→ **WHAT TO WORK ON**
Your answer should consist solely of the lines from the one with "Continue the three.js" through the one with "put(wand, 'hose_cuff', hoseCuff(), BLACK);", copied exactly, endpoints included.

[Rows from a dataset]
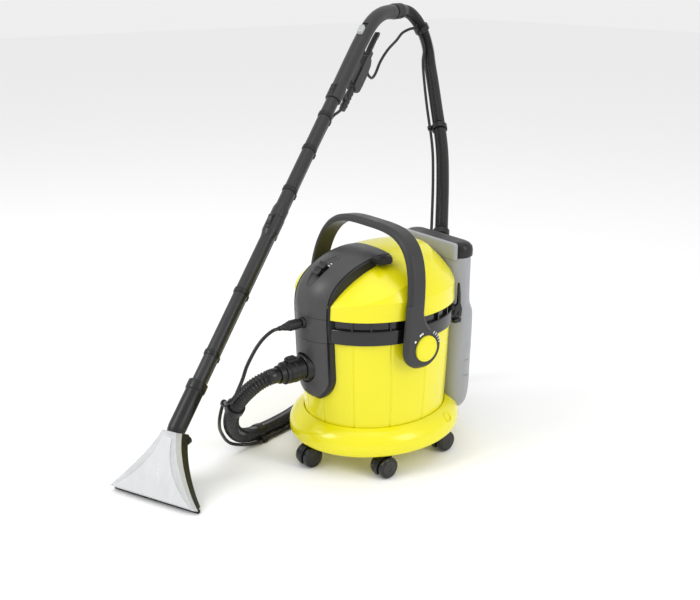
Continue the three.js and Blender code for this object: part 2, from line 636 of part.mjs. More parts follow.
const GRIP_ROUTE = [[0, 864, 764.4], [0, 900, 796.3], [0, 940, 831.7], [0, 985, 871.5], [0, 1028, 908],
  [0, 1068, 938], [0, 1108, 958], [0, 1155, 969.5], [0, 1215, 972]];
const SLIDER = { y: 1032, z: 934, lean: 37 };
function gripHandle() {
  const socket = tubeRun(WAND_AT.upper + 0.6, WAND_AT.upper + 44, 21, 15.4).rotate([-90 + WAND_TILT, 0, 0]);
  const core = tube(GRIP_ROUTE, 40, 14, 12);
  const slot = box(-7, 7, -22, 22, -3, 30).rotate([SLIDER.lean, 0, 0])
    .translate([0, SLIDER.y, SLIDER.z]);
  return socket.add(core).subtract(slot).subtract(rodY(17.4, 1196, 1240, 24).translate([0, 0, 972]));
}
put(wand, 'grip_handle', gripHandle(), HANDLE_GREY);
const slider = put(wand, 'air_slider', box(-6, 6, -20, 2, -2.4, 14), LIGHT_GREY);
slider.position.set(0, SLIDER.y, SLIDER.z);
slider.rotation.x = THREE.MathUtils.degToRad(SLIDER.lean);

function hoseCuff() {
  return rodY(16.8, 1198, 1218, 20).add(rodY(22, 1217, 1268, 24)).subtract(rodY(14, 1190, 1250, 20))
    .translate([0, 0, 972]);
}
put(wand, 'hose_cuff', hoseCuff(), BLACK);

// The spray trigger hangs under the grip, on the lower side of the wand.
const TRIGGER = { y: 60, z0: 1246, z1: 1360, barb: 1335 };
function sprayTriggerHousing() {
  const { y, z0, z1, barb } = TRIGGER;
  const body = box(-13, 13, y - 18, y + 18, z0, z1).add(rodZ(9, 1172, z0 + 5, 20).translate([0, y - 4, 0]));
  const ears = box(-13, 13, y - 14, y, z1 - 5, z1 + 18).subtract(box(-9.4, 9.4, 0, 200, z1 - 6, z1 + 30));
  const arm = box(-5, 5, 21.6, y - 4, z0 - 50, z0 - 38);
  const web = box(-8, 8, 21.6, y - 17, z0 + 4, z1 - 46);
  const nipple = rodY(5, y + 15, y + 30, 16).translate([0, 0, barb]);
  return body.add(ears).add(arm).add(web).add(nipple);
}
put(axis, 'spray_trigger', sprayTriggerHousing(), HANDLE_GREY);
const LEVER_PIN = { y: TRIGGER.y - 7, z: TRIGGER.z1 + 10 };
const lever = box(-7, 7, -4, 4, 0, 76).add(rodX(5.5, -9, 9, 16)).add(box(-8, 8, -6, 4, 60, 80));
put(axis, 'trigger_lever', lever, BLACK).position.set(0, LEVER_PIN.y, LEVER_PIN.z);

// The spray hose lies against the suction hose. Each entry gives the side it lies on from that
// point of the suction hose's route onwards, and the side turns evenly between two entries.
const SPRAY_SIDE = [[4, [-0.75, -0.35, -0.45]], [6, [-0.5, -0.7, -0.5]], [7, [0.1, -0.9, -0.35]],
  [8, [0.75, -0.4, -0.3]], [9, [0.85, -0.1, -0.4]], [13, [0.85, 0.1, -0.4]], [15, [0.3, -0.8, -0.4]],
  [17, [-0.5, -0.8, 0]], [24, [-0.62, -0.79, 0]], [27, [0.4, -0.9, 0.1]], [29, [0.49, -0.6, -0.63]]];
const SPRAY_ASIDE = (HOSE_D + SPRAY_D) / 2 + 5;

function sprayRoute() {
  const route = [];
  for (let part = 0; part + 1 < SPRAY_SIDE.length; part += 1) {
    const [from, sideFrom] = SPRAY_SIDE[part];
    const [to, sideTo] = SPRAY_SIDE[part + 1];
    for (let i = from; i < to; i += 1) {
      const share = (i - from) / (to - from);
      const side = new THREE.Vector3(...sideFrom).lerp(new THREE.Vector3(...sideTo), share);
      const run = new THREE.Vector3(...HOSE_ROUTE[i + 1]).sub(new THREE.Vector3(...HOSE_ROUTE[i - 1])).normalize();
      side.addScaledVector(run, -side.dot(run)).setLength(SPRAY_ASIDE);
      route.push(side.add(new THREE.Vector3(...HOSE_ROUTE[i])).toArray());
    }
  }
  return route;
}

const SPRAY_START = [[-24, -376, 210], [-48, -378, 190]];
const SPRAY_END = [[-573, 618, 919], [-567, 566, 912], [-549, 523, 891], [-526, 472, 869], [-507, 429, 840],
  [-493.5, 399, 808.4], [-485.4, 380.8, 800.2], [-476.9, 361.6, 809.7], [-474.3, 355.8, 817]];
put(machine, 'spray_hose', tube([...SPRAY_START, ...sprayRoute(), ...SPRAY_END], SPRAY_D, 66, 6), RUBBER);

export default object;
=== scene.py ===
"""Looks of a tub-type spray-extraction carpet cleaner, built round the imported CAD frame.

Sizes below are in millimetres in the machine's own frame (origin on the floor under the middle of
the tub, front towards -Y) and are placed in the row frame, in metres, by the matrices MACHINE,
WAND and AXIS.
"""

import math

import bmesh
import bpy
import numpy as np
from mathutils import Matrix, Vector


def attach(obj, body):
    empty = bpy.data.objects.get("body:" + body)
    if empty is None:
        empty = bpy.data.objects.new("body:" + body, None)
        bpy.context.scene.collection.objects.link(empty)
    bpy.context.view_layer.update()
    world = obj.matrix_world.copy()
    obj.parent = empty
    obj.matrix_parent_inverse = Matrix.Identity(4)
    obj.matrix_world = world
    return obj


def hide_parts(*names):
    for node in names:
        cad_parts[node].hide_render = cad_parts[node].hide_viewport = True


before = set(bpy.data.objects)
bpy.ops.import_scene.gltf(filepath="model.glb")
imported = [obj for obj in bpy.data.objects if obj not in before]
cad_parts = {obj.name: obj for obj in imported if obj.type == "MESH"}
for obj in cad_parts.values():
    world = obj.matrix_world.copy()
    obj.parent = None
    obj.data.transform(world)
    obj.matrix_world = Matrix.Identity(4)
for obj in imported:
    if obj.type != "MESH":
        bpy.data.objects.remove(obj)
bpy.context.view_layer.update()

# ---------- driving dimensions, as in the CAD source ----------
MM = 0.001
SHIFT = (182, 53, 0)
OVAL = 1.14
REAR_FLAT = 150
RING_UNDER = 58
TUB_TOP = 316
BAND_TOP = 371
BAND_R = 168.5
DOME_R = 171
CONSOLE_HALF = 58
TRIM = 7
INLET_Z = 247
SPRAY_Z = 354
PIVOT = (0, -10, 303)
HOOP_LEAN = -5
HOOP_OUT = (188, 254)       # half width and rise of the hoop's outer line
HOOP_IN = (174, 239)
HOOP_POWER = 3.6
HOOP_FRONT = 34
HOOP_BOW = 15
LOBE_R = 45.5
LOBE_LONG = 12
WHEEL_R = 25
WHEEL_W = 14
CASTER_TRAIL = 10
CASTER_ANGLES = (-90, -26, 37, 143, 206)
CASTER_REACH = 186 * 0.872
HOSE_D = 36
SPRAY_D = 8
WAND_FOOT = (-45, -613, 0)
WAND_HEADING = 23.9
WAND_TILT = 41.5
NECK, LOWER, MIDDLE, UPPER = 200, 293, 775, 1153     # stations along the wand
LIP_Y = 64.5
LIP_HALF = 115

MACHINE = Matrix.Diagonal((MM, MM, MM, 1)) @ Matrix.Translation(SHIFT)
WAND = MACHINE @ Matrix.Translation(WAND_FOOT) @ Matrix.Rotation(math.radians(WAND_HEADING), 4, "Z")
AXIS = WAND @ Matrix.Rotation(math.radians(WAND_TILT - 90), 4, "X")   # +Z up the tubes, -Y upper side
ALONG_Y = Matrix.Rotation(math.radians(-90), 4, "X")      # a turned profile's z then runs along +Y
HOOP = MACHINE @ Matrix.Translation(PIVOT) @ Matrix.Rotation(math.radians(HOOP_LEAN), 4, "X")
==
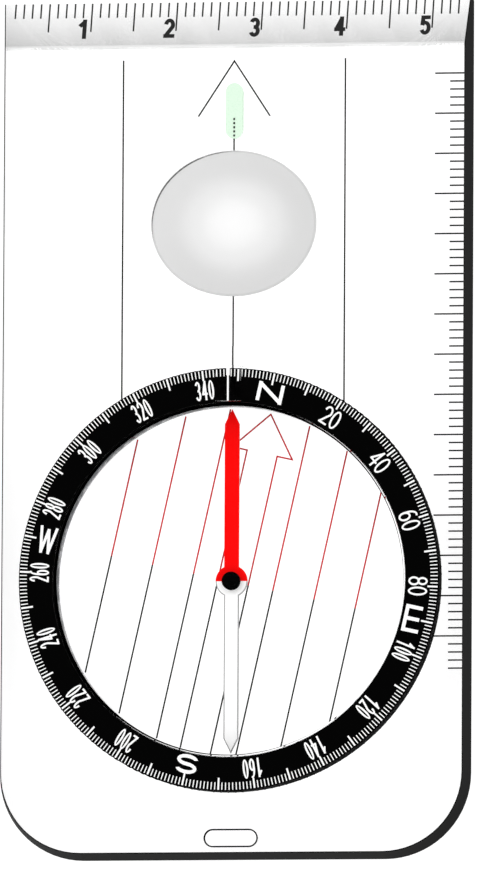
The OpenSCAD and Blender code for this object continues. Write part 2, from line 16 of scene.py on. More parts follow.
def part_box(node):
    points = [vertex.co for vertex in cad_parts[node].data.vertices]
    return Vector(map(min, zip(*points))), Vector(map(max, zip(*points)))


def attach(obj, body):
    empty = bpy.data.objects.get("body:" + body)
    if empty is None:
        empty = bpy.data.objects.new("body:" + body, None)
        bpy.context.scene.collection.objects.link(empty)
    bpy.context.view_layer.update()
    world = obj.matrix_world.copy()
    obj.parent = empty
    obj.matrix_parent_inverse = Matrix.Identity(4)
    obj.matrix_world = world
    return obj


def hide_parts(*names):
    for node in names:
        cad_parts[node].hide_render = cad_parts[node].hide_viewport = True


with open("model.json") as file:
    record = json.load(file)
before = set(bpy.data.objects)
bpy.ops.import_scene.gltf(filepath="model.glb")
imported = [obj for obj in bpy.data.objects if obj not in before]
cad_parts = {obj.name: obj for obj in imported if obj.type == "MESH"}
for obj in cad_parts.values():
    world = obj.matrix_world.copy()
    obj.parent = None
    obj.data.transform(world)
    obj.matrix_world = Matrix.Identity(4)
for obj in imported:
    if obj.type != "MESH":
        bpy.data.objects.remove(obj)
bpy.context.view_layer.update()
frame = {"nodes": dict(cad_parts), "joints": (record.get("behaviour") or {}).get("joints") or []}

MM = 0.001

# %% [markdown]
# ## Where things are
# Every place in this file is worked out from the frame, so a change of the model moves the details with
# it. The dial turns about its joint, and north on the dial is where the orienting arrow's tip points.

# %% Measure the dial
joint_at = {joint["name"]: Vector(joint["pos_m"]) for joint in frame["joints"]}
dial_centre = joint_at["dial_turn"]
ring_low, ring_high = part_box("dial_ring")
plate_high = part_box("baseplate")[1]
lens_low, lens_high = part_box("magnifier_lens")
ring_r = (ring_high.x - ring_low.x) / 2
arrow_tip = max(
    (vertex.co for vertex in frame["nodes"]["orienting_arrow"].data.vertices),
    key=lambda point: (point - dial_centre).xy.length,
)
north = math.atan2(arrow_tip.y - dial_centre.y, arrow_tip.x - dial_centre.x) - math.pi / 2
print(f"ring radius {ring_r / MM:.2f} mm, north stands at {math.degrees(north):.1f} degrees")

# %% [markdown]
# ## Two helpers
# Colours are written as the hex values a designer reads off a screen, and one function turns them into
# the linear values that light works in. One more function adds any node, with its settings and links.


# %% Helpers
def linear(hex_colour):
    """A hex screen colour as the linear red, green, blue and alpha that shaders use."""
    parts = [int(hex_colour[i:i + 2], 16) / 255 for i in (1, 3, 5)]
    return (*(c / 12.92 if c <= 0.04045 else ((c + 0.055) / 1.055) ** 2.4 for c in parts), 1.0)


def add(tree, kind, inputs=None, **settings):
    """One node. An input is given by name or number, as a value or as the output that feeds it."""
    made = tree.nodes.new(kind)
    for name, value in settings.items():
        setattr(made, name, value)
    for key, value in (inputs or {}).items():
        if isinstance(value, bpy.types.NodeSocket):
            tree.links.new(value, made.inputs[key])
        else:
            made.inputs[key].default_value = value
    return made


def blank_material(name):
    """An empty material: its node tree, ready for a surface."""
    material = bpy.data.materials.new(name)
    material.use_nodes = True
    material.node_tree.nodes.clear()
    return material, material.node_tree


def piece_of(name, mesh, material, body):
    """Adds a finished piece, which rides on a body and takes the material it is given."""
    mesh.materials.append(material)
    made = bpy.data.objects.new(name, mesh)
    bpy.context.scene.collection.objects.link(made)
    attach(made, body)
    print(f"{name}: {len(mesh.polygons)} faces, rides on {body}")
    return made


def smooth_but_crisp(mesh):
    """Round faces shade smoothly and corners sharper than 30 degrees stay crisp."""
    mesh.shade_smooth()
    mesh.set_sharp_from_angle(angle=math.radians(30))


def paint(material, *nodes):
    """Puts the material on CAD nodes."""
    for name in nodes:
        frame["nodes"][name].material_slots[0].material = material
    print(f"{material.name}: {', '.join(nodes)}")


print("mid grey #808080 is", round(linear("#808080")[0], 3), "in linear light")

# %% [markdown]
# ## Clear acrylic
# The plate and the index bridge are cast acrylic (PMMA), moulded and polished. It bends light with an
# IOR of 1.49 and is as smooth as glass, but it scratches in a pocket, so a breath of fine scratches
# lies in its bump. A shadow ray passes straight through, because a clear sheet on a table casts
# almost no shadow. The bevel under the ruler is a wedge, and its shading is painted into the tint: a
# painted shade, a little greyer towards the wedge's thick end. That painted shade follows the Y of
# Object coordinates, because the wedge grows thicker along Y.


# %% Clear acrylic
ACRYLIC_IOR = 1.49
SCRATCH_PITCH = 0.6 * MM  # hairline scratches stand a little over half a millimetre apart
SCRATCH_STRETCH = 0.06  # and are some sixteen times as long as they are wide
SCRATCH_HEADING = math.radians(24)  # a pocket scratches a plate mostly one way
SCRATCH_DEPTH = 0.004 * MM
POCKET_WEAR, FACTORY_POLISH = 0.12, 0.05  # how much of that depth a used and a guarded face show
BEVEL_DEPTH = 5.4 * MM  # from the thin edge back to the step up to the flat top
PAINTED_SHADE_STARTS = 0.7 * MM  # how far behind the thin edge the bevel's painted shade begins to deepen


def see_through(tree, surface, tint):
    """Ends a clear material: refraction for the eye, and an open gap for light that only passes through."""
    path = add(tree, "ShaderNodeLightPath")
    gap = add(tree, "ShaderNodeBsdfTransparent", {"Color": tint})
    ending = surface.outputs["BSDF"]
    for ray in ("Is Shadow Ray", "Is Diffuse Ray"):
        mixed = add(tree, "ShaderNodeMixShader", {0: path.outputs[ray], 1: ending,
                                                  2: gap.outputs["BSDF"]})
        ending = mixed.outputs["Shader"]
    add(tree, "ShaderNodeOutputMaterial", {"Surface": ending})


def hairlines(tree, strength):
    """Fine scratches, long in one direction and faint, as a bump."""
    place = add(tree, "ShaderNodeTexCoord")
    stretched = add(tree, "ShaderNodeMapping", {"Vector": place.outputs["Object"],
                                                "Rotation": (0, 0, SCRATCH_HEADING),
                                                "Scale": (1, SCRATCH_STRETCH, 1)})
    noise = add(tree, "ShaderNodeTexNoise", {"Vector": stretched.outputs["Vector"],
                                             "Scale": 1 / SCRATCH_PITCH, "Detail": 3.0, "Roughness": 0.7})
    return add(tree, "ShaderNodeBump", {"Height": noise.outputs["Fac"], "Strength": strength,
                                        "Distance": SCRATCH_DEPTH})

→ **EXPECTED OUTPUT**
Continue the three.js and Blender code for this object: part 2, from line 636 of part.mjs. More parts follow.
const GRIP_ROUTE = [[0, 864, 764.4], [0, 900, 796.3], [0, 940, 831.7], [0, 985, 871.5], [0, 1028, 908],
  [0, 1068, 938], [0, 1108, 958], [0, 1155, 969.5], [0, 1215, 972]];
const SLIDER = { y: 1032, z: 934, lean: 37 };
function gripHandle() {
  const socket = tubeRun(WAND_AT.upper + 0.6, WAND_AT.upper + 44, 21, 15.4).rotate([-90 + WAND_TILT, 0, 0]);
  const core = tube(GRIP_ROUTE, 40, 14, 12);
  const slot = box(-7, 7, -22, 22, -3, 30).rotate([SLIDER.lean, 0, 0])
    .translate([0, SLIDER.y, SLIDER.z]);
  return socket.add(core).subtract(slot).subtract(rodY(17.4, 1196, 1240, 24).translate([0, 0, 972]));
}
put(wand, 'grip_handle', gripHandle(), HANDLE_GREY);
const slider = put(wand, 'air_slider', box(-6, 6, -20, 2, -2.4, 14), LIGHT_GREY);
slider.position.set(0, SLIDER.y, SLIDER.z);
slider.rotation.x = THREE.MathUtils.degToRad(SLIDER.lean);

function hoseCuff() {
  return rodY(16.8, 1198, 1218, 20).add(rodY(22, 1217, 1268, 24)).subtract(rodY(14, 1190, 1250, 20))
    .translate([0, 0, 972]);
}
put(wand, 'hose_cuff', hoseCuff(), BLACK);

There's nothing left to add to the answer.